Decide on paper or digital
If you're looking to cut down on the amount of paper records coming into your house, you can consider signing up for digital delivery of bills and other records. Many companies offer a digital option for sending monthly statements, bills and other documents instead of through the mail. To go digital, you typically will need to register with the company for electronic delivery.
"However, if you're helping organize a family member who is not comfortable with technology, sticking with paper may be the best choice for them," says Bureau.
Another essential practice that's often overlooked is to ensure you keep your mailing address updated when moving or switching financial institutions. This will ensure that you continue to receive the important documents that you need to keep for your records.
File your documents
Now that you've got your folders established, it's time to file your documents.

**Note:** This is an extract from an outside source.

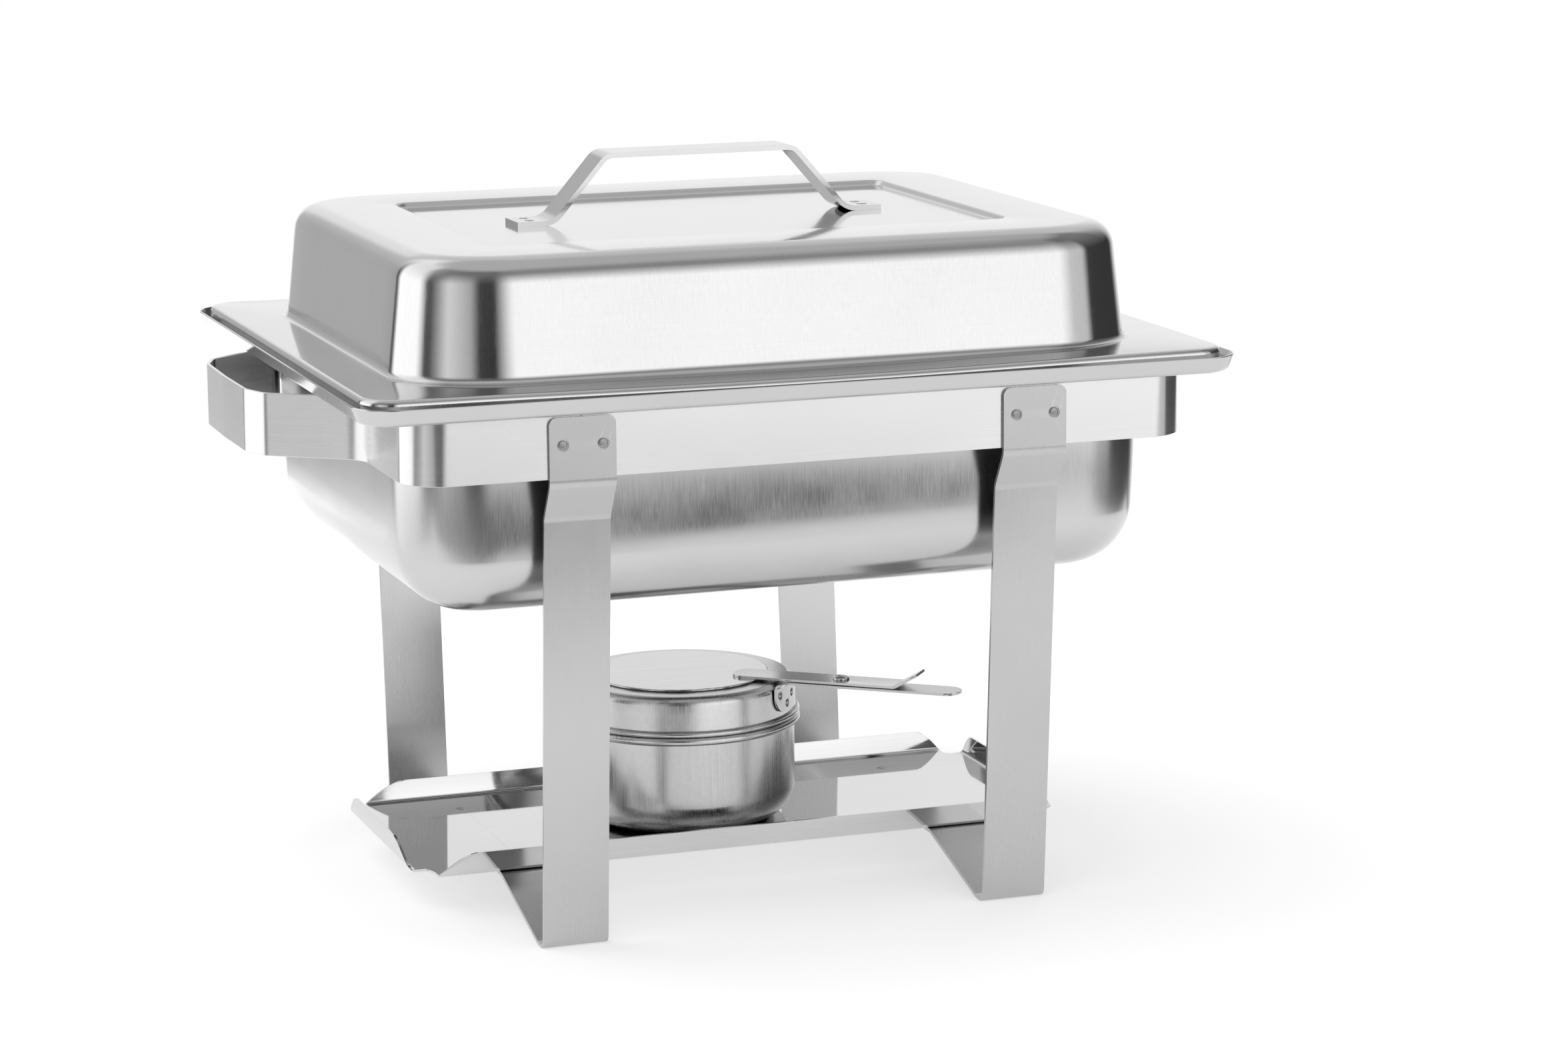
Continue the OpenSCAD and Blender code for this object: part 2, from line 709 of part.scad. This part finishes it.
lid_shell();
lid_handle();
lid_handle_welds();
food_pan();
water_pan();
frame_band_front();
frame_band_back();
leg_strip_left();
leg_strip_right();
leg_plate_welds();
tray();
tray_welds();
burner_cup();
fuel_can();
burner_cover();
burner_handle();
burner_handle_welds();
snuffer_disc();
snuffer_lever();
pivot_washer();
pivot_rivet();
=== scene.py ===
"""Looks of the chafing dish food warmer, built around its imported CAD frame. Metres, +Z up, front at -Y."""

import math

import bpy
from mathutils import Matrix, Vector


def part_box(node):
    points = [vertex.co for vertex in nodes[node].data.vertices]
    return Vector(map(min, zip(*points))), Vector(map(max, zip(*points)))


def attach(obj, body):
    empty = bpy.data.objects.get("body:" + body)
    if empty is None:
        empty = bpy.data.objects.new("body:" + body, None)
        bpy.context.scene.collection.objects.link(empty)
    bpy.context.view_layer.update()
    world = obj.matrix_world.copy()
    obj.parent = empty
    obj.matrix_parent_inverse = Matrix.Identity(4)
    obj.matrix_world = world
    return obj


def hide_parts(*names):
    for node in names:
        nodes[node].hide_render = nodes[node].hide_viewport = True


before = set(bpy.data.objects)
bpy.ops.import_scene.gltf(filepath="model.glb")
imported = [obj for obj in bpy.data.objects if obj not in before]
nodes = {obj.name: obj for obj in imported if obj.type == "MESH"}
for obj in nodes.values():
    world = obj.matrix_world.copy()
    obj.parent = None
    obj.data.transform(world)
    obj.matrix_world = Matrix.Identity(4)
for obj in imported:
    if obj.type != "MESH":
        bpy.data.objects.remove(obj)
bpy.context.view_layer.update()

MM = 0.001

# ------------------------------------------------------------------ sizes, in millimetres


def size_mm(node):
    """Lowest and highest corner of a CAD node, in millimetres."""
    low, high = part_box(node)
    return low / MM, high / MM


LID_LOW, LID_HIGH = size_mm("lid_shell")
WATER_LOW, WATER_HIGH = size_mm("water_pan")
FOOD_LOW, FOOD_HIGH = size_mm("food_pan")

SHEET = 0.8             # thickness of the pressed shells
RIM_DEEP = 6.6          # depth of the water pan's upturned rim
LEDGE_Z = WATER_HIGH.z - RIM_DEEP
DOME_H = 46.4           # height of the dome above the lid's flange
LID_TOP = LID_HIGH.z
FLANGE_Z = LID_TOP - DOME_H
DOME_LEAN = 6.3         # how far the dome's walls lean in, in degrees
BOW = 1.3               # how far the long edges sag between the corners
CORNER_STRETCH = 8      # how much longer the dome's corners are along X than along Y

HEADING = -19.418       # which way the camera and the paper are turned, in degrees

LEAST_RADIUS = 0.6      # corners of a ring are never sharper than this
SAG_SHAPE = 1.5         # above 1, the sag gathers in the middle of a long side
SHARP = 35              # edges sharper than this many degrees stay sharp

CORNER_STEPS = 14
SIDE_STEPS = 10
WALL_STEPS = 8


# ------------------------------------------------------------------ pressed shells


def ring(outline, out, z, sag=0.0, stretch=0.0):
    """Points of a rounded rectangle at height z, all the way round.

    outline is (half length, half width, corner radius), and it grows by out. sag lowers the long sides
    between their corners, and stretch makes the corners that much longer along X.
    """
    radius = max(outline[2] + out, LEAST_RADIUS)
    cx = outline[0] + out - radius - stretch
    cy = outline[1] + out - radius
    sides = ((-2 * cx, 0), (0, -2 * cy), (2 * cx, 0), (0, 2 * cy))
    points = []
    for corner, (dx, dy) in enumerate(sides):
        sx = 1 if corner in (0, 3) else -1
        sy = 1 if corner < 2 else -1
        for k in range(CORNER_STEPS + 1):
            a = math.radians(90 * (corner + k / CORNER_STEPS))
            x = sx * cx + (radius + stretch) * math.cos(a)
            y = sy * cy + radius * math.sin(a)
            points.append(Vector((x, y, z)))
        start = points[-1]
        end = start + Vector((dx, dy, 0))
        long_side = corner % 2 == 0
        for k in range(1, SIDE_STEPS):
            t = k / SIDE_STEPS
            p = start.lerp(end, t)
            if long_side:
                p.z -= sag * math.sin(math.pi * t) ** SAG_SHAPE
            points.append(p)
    return points


def arc(start, end, steps):
    """Angles in radians from start to end, given in degrees, both ends included."""
    return [math.radians(start + (end - start) * i / steps) for i in range(steps + 1)]


def new_piece(name, vertices, faces, body, material):
    """Mesh piece in millimetres that rides on a body, smooth except at its sharp edges."""
    mesh = bpy.data.meshes.new(name)
    mesh.from_pydata([tuple(v * MM for v in p) for p in vertices], [], faces)
    mesh.validate()
    piece = bpy.data.objects.new(name, mesh)
    bpy.context.scene.collection.objects.link(piece)
    mesh.shade_smooth()
    mesh.set_sharp_from_angle(angle=math.radians(SHARP))
    mesh.materials.append(material)
    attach(piece, body)
    return piece


def skin(rings):
    """Closed surface through a stack of rings, capped at its first and last one."""
    n = len(rings[0])
    vertices = [p for r in rings for p in r]
    faces = []
    for i in range(len(rings) - 1):
        for j in range(n):
            k = (j + 1) % n
            faces.append((i * n + j, (i + 1) * n + j, (i + 1) * n + k, i * n + k))
    first = len(vertices)
    vertices.append(sum(rings[0], Vector()) / n)
    vertices.append(sum(rings[-1], Vector()) / n)
    last = (len(rings) - 1) * n
    for j in range(n):
        k = (j + 1) % n
        faces.append((first, j, k))
        faces.append((first + 1, last + k, last + j))
    return vertices, faces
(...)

If you have paper folders, file the most recent on top and work backwards. Bureau recommends filing the newest statement on top and taking the last statement from the back and shredding it right away.
Safe storage and disposal
Once you've organized your documents, be sure to store them in a secure place such as a locked cabinet for paper, or if digital, secure cloud storage or on a computer you back up frequently.
“If other people in your household use the computer, consider setting up a password for that section, so others don't access or delete it by mistake," says Bureau.
When disposing of documents, Bureau recommends shredding. Investing in a shredder – choose a crosshatch shredder for the most secure form of shredding – makes it easy to safely dispose of documents regularly. Bureau says you should never dispose of financial documents without shredding them first.
The good news is that once you're organized, you'll be less stressed and have less clutter – paper or digital to deal with. Once your system is in place, all you need to do is commit to it.